Is it worth hiring an agency if I only have SGD 1,000 per month?
At SGD 1,000 per month, consider a focused engagement on a single high-impact activity rather than spreading thin. Google Ads management or local SEO are good options at this budget level. Some agencies offer à la carte services or consulting-only arrangements that work within tighter budgets.
What should small businesses avoid when choosing an agency?
Avoid agencies that guarantee specific rankings, require long lock-in contracts, will not share access to your advertising accounts or quote suspiciously low prices. Also avoid agencies that propose too many services for your budget — focus on doing one or two things well rather than many things poorly.
Can a digital marketing agency help me compete with bigger companies?
Absolutely. Smaller businesses can compete effectively by targeting niche audiences, focusing on local search, creating authentic content and building genuine customer relationships online. Agencies experienced with small businesses know how to maximise impact within limited budgets.
Should I sign a long-term contract with an agency?
Start with a three-month commitment to allow adequate time for onboarding and initial results. After that, month-to-month arrangements work well for small businesses. This gives you flexibility to adjust scope or switch agencies if the relationship is not delivering value.
How do I measure if my agency is worth the investment?

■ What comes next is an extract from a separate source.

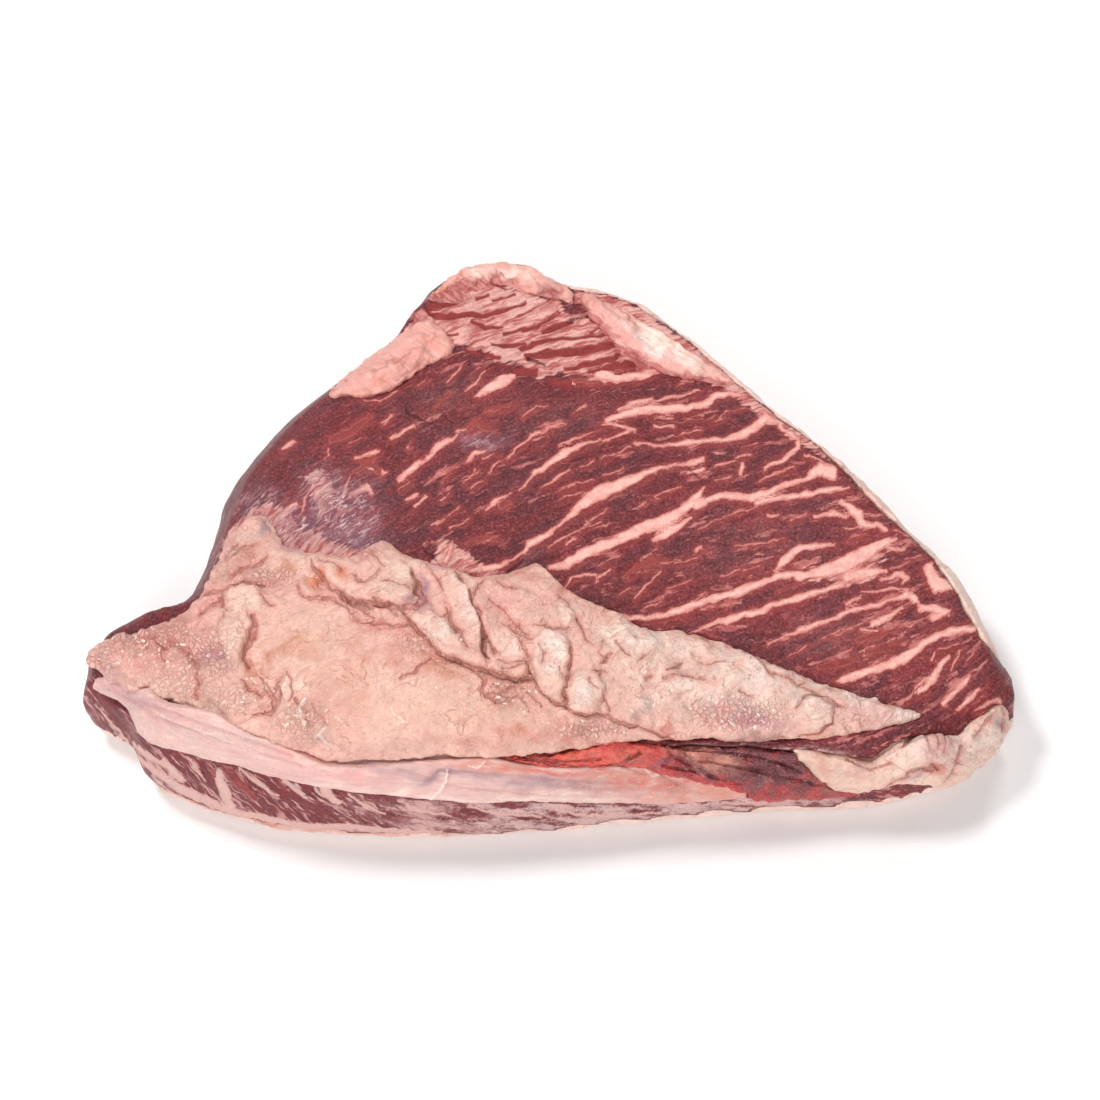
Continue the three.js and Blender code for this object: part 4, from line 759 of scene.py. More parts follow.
class Skin:
    """A remade copy of a CAD node, held as arrays while it is worked."""

    def __init__(self, node, voxel, rounds=4):
        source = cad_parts[node].data
        work = bmesh.new()
        work.from_mesh(source)
        bmesh.ops.remove_doubles(work, verts=work.verts, dist=1e-6)
        mesh = bpy.data.meshes.new(node + "_copy")
        work.to_mesh(mesh)
        work.free()
        holder = bpy.data.objects.new(node + "_copy", mesh)
        bpy.context.collection.objects.link(holder)
        even = holder.modifiers.new("Even faces", "REMESH")
        even.mode = "VOXEL"
        even.voxel_size = voxel
        graph = bpy.context.evaluated_depsgraph_get()
        self.mesh = bpy.data.meshes.new_from_object(holder.evaluated_get(graph))
        bpy.data.objects.remove(holder)
        self.read()
        self.relax(rounds)

    def read(self):
        self.points = vectors(self.mesh.vertices, "co")
        edges = np.empty(len(self.mesh.edges) * 2, np.int32)
        self.mesh.edges.foreach_get("vertices", edges)
        self.edges = edges.reshape(-1, 2)

    def write(self):
        self.mesh.vertices.foreach_set("co", self.points.astype(np.float32).ravel())
        self.mesh.update()

    def mean_of_neighbours(self, values):
        first, second = self.edges.T
        count = len(values)
        shares = np.bincount(first, minlength=count) + np.bincount(second, minlength=count)
        total = np.stack([
            np.bincount(first, values[second, k], count) + np.bincount(second, values[first, k], count)
            for k in range(values.shape[1])], 1)
        return total / np.maximum(shares, 1)[:, None]

    def relax(self, rounds):
        """Smooths without shrinking: each round pulls in, then pushes back out."""
        for step in range(rounds * 2):
            amount = 0.5 if step % 2 == 0 else -0.52
            self.points += (self.mean_of_neighbours(self.points) - self.points) * amount
        self.write()

    def normals(self):
        self.write()
        return vectors(self.mesh.vertex_normals, "vector")

    def refine(self, wanted):
        """Halves the faces whose corners are all wanted."""
        work = bmesh.new()
        work.from_mesh(self.mesh)
        work.verts.ensure_lookup_table()
        edges = {edge for face in work.faces if all(wanted[v.index] for v in face.verts)
                 for edge in face.edges}
        bmesh.ops.subdivide_edges(work, edges=list(edges), cuts=1, use_grid_fill=True)
        work.to_mesh(self.mesh)
        work.free()
        self.read()

    def seen(self):
        """Picture coordinates, and how squarely each point faces the camera, 0 to 1."""
        normals = self.normals()
        to_camera = CAMERA_PLACE - self.points
        to_camera /= np.linalg.norm(to_camera, axis=1)[:, None]
        facing = (normals * to_camera).sum(1)
        return picture_spots(self.points), smooth_step(0.02, 0.3, facing), normals

    def push(self, amount, normals):
        """Moves the points along their normals, in millimetres, and keeps them in the CAD box."""
        self.points += normals * (amount * MM)[:, None]
        self.points = np.clip(self.points, CAD_LOW + INSIDE_BOX, CAD_HIGH - INSIDE_BOX)

    def store(self, name, values):
        layer = self.mesh.attributes.new(name, "FLOAT_VECTOR", "POINT")
        layer.data.foreach_set("vector", values.astype(np.float32).ravel())

    def finish(self, name, finish, slot, *nodes):
        """Makes the object that stands for the nodes."""
        self.write()
        for attribute in [a.name for a in self.mesh.attributes if a.name.startswith("sharp")]:
            self.mesh.attributes.remove(self.mesh.attributes[attribute])
        self.mesh.shade_smooth()
        self.mesh.name = name
        self.mesh.materials.clear()
        self.mesh.materials.append(finish)
        return place(name, self.mesh, slot, *nodes)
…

Track leads or sales generated through digital channels against your agency costs. Calculate your cost per lead and compare it to the value of a converted customer. If a customer is worth SGD 2,000 to your business and your cost per lead from the agency is SGD 100 with a 20 percent close rate, your effective cost per customer acquisition is SGD 500 — a strong return.
What happens when I outgrow my current agency package?
Most agencies designed for small businesses offer scalable packages. As your budget grows, you can add services, increase ad spend or upgrade to more comprehensive packages. If your needs outgrow the agency itself, they should support a smooth transition to a larger provider.